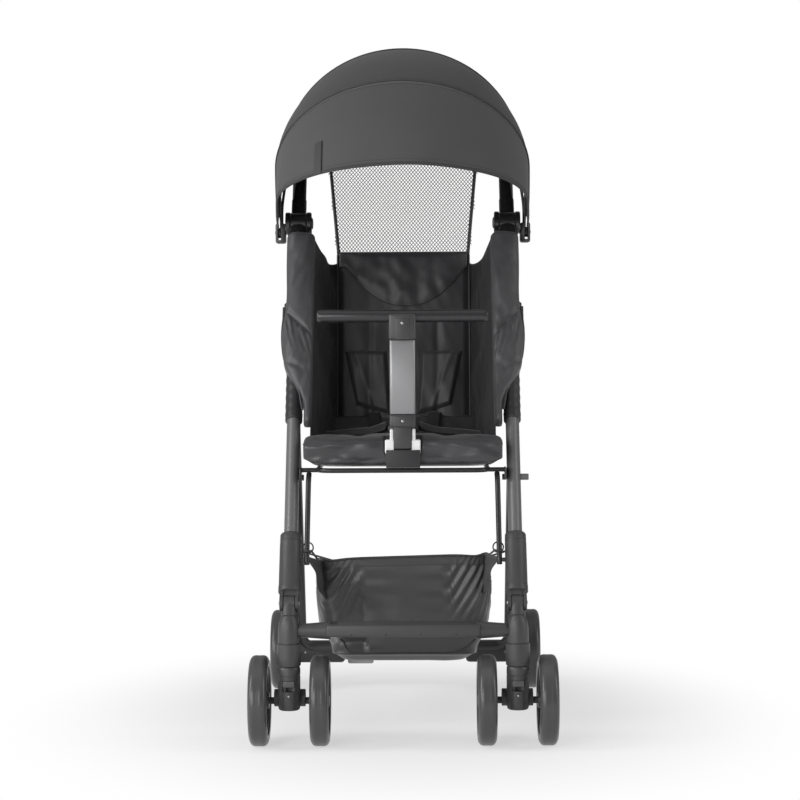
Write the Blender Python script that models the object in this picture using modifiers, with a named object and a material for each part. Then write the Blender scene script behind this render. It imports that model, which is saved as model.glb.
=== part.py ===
"""Lightweight folding stroller.

The frame has two oval leg tubes that lean back from the front casters to the shoulder hinges.  The lower
legs fold forward at the knee, the rear legs fold forward under the seat and the push handle folds down
behind it.  The seat, side wings, canopy and basket are soft parts on that frame.

The front of the stroller faces -Y.  The origin is on the ground, half way between the wheel axles.
"""

import math

import bmesh
import bpy
from mathutils import Matrix, Vector

# Wheels and casters
WHEELBASE = 0.482
TYRE_RADIUS = 0.0625
TYRE_WIDTH = 0.026
TYRE_STEPS = 24
TYRE_SEAT_RADIUS = 0.0476
RIM_RADIUS = 0.0470
RIM_STEPS = 15
SPOKES = 5
SPOKE_WIDTH = 0.0075
AXLE_RADIUS = 0.0048
AXLE_PLAY = 0.0005
HUB_RADIUS = 0.0125
HUB_CAP = 0.0130
WEB_RADIUS = 0.0390
WEB_HALF = 0.0030
RIM_INNER_RADIUS = 0.0405
RIM_HALF = 0.0105
WINDOW_INNER_RADIUS = 0.0160
WINDOW_OUTER_RADIUS = 0.0375
CASTER_TRAIL = 0.018
CASTER_TOP_Z = 0.1129
CASTER_FOOT_Z = 0.0525
CASTER_RADIUS = 0.0155
AXLE_BOSS_RADIUS = 0.0120
AXLE_BOSS_HALF = 0.0215
LOCK_Y = -0.0126
LOCK_Z = 0.0893
TWIN_SPACING = 0.084
REAR_TRACK = 0.400

# Frame, with the leg line given by one point and its lean
LEG_X = 0.157
LEG_LEAN = math.radians(29.5)
LEG_FOOT_BEHIND_STEM = 0.006
LEG_FOOT_Z = 0.180
LEG_TUBE_WIDTH = 0.0195
LEG_TUBE_DEPTH = 0.026
KNEE_Z = 0.197
SHOULDER_Z = 0.733
SLEEVE_TOP_Z = 0.287
SLEEVE_FOOT_Z = 0.2105
SLEEVE_RADIUS = 0.0157
KNUCKLE_HALF = 0.0078
KNUCKLE_RADIUS = 0.0112
EAR_X = 0.0108
EAR_HALF = 0.0024
EAR_RADIUS = 0.0120
PIN_RADIUS = 0.0028
PIN_BORE_RADIUS = 0.0032
PIN_HALF = 0.0100
STRUT_PIN_Z = 0.2530
FOLD_STUD_Z = 0.3640
TUBE_FOOT_Z = 0.2285
TUBE_TOP_Z = 0.7100
COLLAR_RADIUS = 0.0168
COLLAR_FOOT_Z = 0.1133
SOCKET_RADIUS = 0.0151
LOWER_TUBE_RADIUS = 0.0108

# Footrest, a tray between the two collars
FOOTREST_Z = 0.1615
FOOTREST_LENGTH = 0.211
FOOTREST_DEPTH = 0.042
FOOTREST_HEIGHT = 0.0170
FOOTREST_BAR_RADIUS = 0.0088
FOOTREST_RIBS = (-0.075, -0.025, 0.025, 0.075)

# Shoulders: a socket on the leg tube and two cheeks about the handle's knuckle
SHOULDER_RADIUS = 0.0158
CHEEK_INNER_X = 0.0120
CHEEK_OUTER_X = 0.0195
CHEEK_RADIUS = 0.0170
HANDLE_KNUCKLE_RADIUS = 0.0166
BUTTON_RADIUS = 0.0090

# Rear legs, from their brackets down to the axle beam
REAR_LEG_X = 0.165
REAR_LEG_RADIUS = 0.0075
REAR_PIVOT_Y = 0.016
REAR_PIVOT_Z = 0.585
BEAM_Z = 0.0644
REAR_LEG_INNER_X = 0.105
REAR_LEG_BEND = 0.0240
REAR_EYE_RADIUS = 0.0110
PEDAL_X = -0.0725
PEDAL_GROOVES = 5
PEDAL_GROOVE_PITCH = 0.0072

# Handle
HANDLE_LEAN = math.radians(33.0)
HANDLE_FOLD = math.radians(100.0)
HANDLE_Z = 0.930
HANDLE_RADIUS = 0.0105
HANDLE_BEND = 0.050
GRIP_RADIUS = 0.0145
GRIP_HALF = 0.092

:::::

◆ PROBLEM REQUIREMENTS
Quote only the stretch of lines that starts the data above and ends with the line containing "from mathutils import Matrix, Vector", both included.

◆ RESPONSE FOR THIS EXERCISE
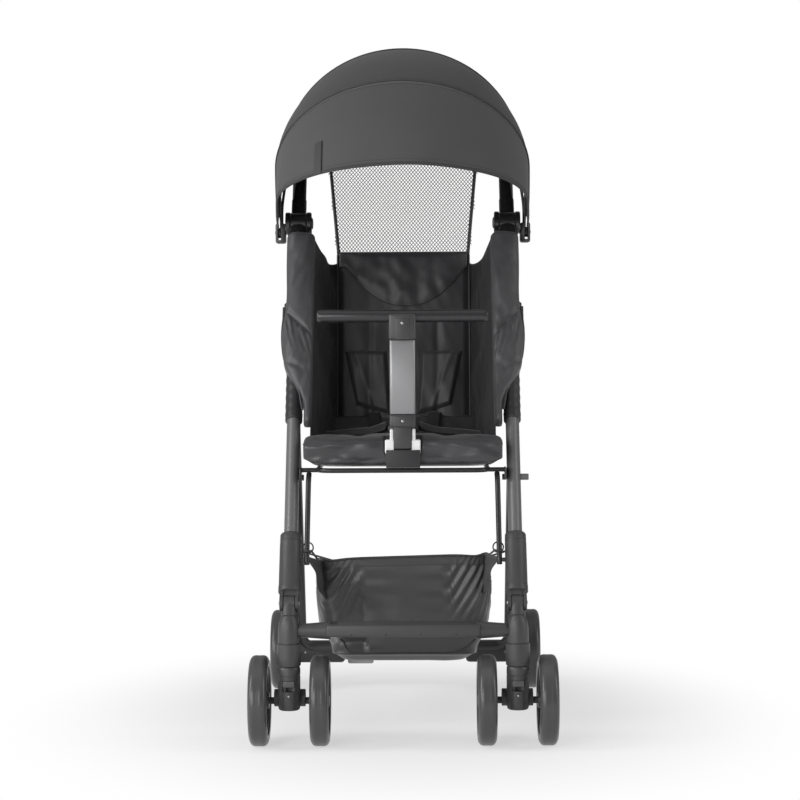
Write the Blender Python script that models the object in this picture using modifiers, with a named object and a material for each part. Then write the Blender scene script behind this render. It imports that model, which is saved as model.glb.
=== part.py ===
"""Lightweight folding stroller.

The frame has two oval leg tubes that lean back from the front casters to the shoulder hinges.  The lower
legs fold forward at the knee, the rear legs fold forward under the seat and the push handle folds down
behind it.  The seat, side wings, canopy and basket are soft parts on that frame.

The front of the stroller faces -Y.  The origin is on the ground, half way between the wheel axles.
"""

import math

import bmesh
import bpy
from mathutils import Matrix, Vector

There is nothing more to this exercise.